Selective cellular uptake and cytotoxicity effects of fluorescent carbon dots: a comparative study in cancer and normal cells

Abstract

Cancer remains one of the most critical global health challenges. Early detection is crucial for effective treatment and improved patient survival. However, conventional diagnostic tools often struggle to identify cancer in its early stages due to limitations such as low sensitivity, high costs, and a reliance on tumor size. Additionally, commercial dyes used for imaging face challenges like poor water solubility, toxicity, instability, and high cost, making them expensive and imprecise in targeting early-stage tumors.
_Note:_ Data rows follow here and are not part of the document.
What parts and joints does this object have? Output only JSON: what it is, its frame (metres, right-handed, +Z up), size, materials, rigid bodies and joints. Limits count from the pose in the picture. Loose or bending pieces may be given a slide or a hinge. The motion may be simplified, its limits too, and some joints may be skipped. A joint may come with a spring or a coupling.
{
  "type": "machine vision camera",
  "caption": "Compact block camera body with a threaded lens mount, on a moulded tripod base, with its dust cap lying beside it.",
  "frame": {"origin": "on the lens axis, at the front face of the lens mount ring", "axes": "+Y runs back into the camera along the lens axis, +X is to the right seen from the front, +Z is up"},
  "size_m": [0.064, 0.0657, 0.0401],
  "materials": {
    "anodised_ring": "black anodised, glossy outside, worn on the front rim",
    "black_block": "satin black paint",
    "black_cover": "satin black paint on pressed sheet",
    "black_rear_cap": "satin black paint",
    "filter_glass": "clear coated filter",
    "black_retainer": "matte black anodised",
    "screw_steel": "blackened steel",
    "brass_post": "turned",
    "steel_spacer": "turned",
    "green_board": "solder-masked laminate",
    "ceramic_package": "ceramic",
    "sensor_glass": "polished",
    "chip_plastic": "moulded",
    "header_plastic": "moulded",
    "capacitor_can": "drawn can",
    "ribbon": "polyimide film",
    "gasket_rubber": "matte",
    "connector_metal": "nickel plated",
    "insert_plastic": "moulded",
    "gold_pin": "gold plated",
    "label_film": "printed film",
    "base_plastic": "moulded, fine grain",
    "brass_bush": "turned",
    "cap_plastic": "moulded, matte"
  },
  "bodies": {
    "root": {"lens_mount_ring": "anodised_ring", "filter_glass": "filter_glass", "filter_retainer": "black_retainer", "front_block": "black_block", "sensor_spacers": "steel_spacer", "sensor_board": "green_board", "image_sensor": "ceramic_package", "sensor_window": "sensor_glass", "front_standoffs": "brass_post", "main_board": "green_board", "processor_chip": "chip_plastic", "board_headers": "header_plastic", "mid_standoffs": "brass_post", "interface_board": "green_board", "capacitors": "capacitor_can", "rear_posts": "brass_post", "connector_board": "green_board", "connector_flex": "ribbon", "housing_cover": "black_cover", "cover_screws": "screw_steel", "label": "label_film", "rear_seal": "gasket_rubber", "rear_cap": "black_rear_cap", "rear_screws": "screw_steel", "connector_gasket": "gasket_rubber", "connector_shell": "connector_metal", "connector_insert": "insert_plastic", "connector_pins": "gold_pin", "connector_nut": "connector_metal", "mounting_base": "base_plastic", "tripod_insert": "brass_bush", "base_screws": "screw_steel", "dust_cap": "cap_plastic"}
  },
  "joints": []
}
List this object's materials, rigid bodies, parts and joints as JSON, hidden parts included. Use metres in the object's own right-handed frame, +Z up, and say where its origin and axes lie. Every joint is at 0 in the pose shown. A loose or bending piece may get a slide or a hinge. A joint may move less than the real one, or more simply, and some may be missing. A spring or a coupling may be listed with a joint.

In recent years, carbon dots (CDs) have emerged as promising fluorescent imaging probes thanks to their nanoscale size, adjustable surface properties, strong fluorescence, and excellent biocompatibility, which make them suitable for various biological applications, including bioimaging, drug delivery, and tissue engineering. In this study, green, fluorescent carbon dots (GCDs) were synthesized using citric acid and ascorbic acid as carbon sources through a reflux method at 130 °C for 12 hours. The prepared GCDs were characterized using dynamic light scattering (DLS), atomic force microscopy (AFM), high-resolution transmission electron microscopy (HR-TEM), UV-vis spectroscopy, fluorescence spectrophotometry, X-ray photoelectron spectroscopy (XPS), and Fourier-transform infrared (FTIR) analysis, including an assessment of their stability. We evaluated cellular uptake and cytotoxicity in both cancer and normal cell lines, finding that the resulting GCDs exhibited nanoscale size, strong photostability, and low toxicity. Importantly, we analysed the optical properties and stability of the GCDs and compared cellular uptake with fluorescein isothiocyanate (FITC), as well as the fluorescence intensity of both GCDs and FITC in normal and cancer cells. The GCDs were more significantly internalised by cancer cells (MDA-MB-231 breast cancer cells and HeLa cervical cancer cells) compared to normal cells (RPE1 retinal pigment epithelial cells, HEK293T human embryonic kidney cells, and NIH-3T3 mouse embryo cells). Additionally, we explored the potential of GCDs in zebrafish models. This selective uptake led to increased accumulation. In conclusion, our findings highlight the cost-effective and eco-friendly development of GCDs, which show promising potential for cancer bioimaging and theranostic applications.